These three are all things that add to articles in the Scottish Beekeeper and the link is given in the magazine. Two of them are in the issue that dropped through my letter box today.
We have talked about linking focussed SBAi debates and the magazine, but we haven't done anything about that yet.
Gavin's version of the pesticide background - that's just Gavin doing what Gavin does best: cherrypicking those morsels of science that suit his view of the world.
Panna (pesticide Action Network) is an organization which campaigns for the reduction or elimination of pesticide use.
Fair enough, laudable aims, but hardly going to give an impartial view.
I read this report 10 days ago, a week before borderbeeman posted it all over the internet a couple of days ago, and made some criticism of it on Bee-L , specifically with regard to the Mullin et al paper on chemicals found in bee colonies and the gratuitous slurs against scientists working in the field of pesticide research.
I have read most of the papers referenced in this study.
They have been selected to back up the case against pesticide use and do not represent an overview of the current literature. There are many studies which have shown that honeybees are not affected by neonicotinoid pesticides at field realistic levels and not one of them has been included in this report.
I wonder why.
Gavin's review is a year old. I suggested to him a while back that it could be updated to add some of the more recent papers which look at the relationship between bees and pesticides.
When this pesticide is applied at high levels, it acts as a nerve poison that paralyses the bee. Those who are not killed outright become disorientated and cannot find their way back to the hive.
At lower concentrations, so called sublethal doses, the pesticide is carried into the hive with nectar and pollen, where it affects the colony on many levels:
It affects communication within the colony, suppresses grooming and cleaning behaviour and interferes with the normal development of worker and queen larvae.
The colony as a whole will become a lot more susceptible to other challenges like varroa and nosema, affected queens will be superceded more often and affected winter bees will die early, leaving behind an empty hive – a classic symptom of CCD.
For anybody who doubts the delayed effects of this neonicotinoid on the colony I recommend to look at adverts for Premise 75, which is the same chemical aimed at killing termites, a group of insects related to bees which also live in colonies:
The intent is not to kill the individual termite on contact, but to cause the collapse of the whole colony due to secondary infections as the pesticide is distributed by the workers.
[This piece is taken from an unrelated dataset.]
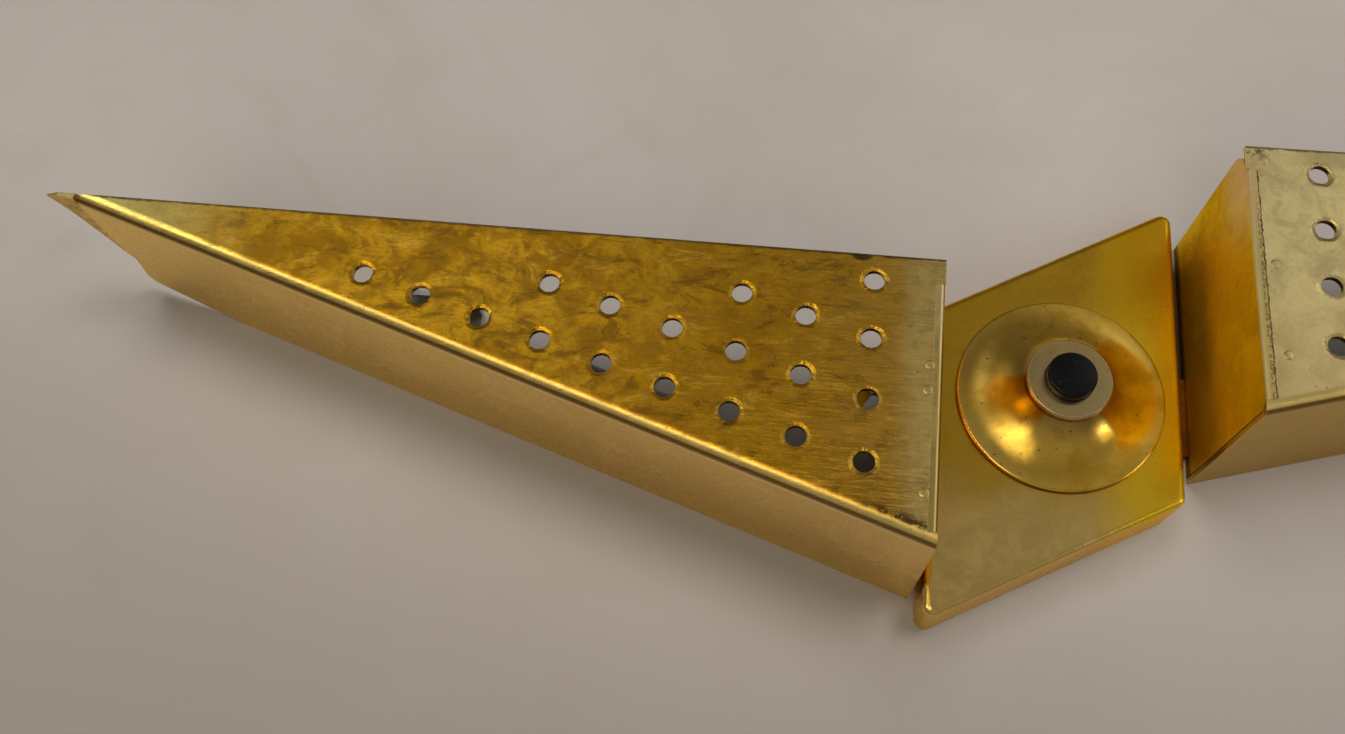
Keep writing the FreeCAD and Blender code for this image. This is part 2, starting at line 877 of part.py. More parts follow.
def lamp_clip(name, hand, middle):
    """Spring clip: an open ring on a stem and a riveted foot with a solder tail."""
    body = new_body(name)
    in_wall_frame(body, hand, S.lamp_place, S.lamp_height)
    start = middle * hand - S.clip_width / 2
    inner = S.cap_round + S.close_fit
    outer = inner + S.clip_wire
    ring = sketch_on(body, name + "_ring", "YZ_Plane", start)
    circle(ring, 0, 0, outer)
    circle(ring, 0, 0, inner)
    pad(body, ring, S.clip_width)
    mouth = sketch_on(body, name + "_mouth", "YZ_Plane", start - 1)
    deep, far, wide = CLIP_MOUTH
    outline(
        mouth,
        [(deep * inner, 0), (far * outer, wide * outer), (far * outer, -wide * outer)],
    )
    pocket(body, mouth, S.clip_width + 2, reverse=True)
    board = S.board_face + S.board_thick - S.lamp_place
    stem = sketch_on(body, name + "_stem", "YZ_Plane", start)
    rectangle(stem, board + S.clip_foot / 2, -inner - S.loose_fit, -S.clip_stem, S.clip_stem)
    pad(body, stem, S.clip_width)
    foot = sketch_on(body, name + "_foot", "YZ_Plane", start)
    rectangle(foot, board, board + S.clip_foot, -S.clip_tail, S.clip_top)
    pad(body, foot, S.clip_width)
    hole = sketch_on(body, name + "_hole", "XZ_Plane", -board - 2)
    circle(hole, middle * hand, S.rivet_place, S.rivet_round)
    pocket(body, hole, size(4), reverse=True)
    return body


def lamp_clips(side, hand):
    clips = [lamp_clip(f"{side}_clip_{n}", hand, s) for n, s in zip("ab", clip_places())]
    return group(f"{side}_lamp_clips", clips)


def lamp_turned(label, hand, profile):
    """A piece turned about the lamp's axis: profile in (s, r)."""
    body = turned(label, [(s * hand, r) for s, r in profile], "H_Axis", "XY_Plane")
    in_wall_frame(body, hand, S.lamp_place, S.lamp_height)
    return body


def lamp_glass(side, hand):
    """Glass tube, narrowed where it is held in the two caps."""
    first = S.lamp_start + S.cap_length - S.glass_hold
    last = S.lamp_start + S.lamp_length - S.cap_length + S.glass_hold
    neck = S.cap_round - S.cap_wall - S.close_fit
    wall = S.glass_wall
    inner_neck = S.glass_neck + wall / 3
    inner_shoulder = S.glass_shoulder + wall / 3
    profile = [
        (first, neck),
        (first + S.glass_neck, neck),
        (first + S.glass_shoulder, S.lamp_round),
        (last - S.glass_shoulder, S.lamp_round),
        (last - S.glass_neck, neck),
        (last, neck),
        (last, neck - wall),
        (last - inner_neck, neck - wall),
        (last - inner_shoulder, S.lamp_round - wall),
        (first + inner_shoulder, S.lamp_round - wall),
        (first + inner_neck, neck - wall),
        (first, neck - wall),
    ]
    return lamp_turned(f"{side}_lamp_glass", hand, profile)


def lamp_caps(side, hand):
    """Metal end caps of the tubular lamp."""
    length = S.cap_length
    inner = S.cap_round - S.cap_wall
    floor = length - S.glass_hold - S.close_fit
    profile = [
        (0, 0),
        (0, S.cap_point),
        (S.cap_cone, S.cap_round),
        (length, S.cap_round),
        (length, inner),
        (floor, inner),
        (floor, 0),
    ]
    first, last = S.lamp_start, S.lamp_start + S.lamp_length
    caps = [
        lamp_turned(f"{side}_cap_a", hand, [(first + s, r) for s, r in profile]),
        lamp_turned(f"{side}_cap_b", hand, [(last - s, r) for s, r in profile]),
    ]
    return group(f"{side}_lamp_caps", caps)


def lamp_filament(side, hand):
    """Straight rod along the lamp's axis, in place of the coil."""
    inset = S.cap_length - S.glass_hold - S.close_fit
    first = S.lamp_start + inset
    last = S.lamp_start + S.lamp_length - inset
    thin = S.filament_round
    profile = [(first, 0), (first, thin), (last, thin), (last, 0)]
    return lamp_turned(f"{side}_lamp_filament", hand, profile)


# --------------------------------------------------------- centre pieces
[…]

Please also notice the deliberate long lasting effectiveness in the soil, as these chemicals are very persistent and will affect insect live for a long time wherever they have been applied, or they get moved into ground water and streams, thus contaminating drinking water and killing invertebrates that are at the basis of a whole ecosystem. http://www.domyownpestcontrol.com/pr...ide-p-316.html
Anybody who is concerned about bees, nature conservation and human health should closely examine the action of these chemicals and the motivations of anybody who defends their use in the face of all the evidence against them.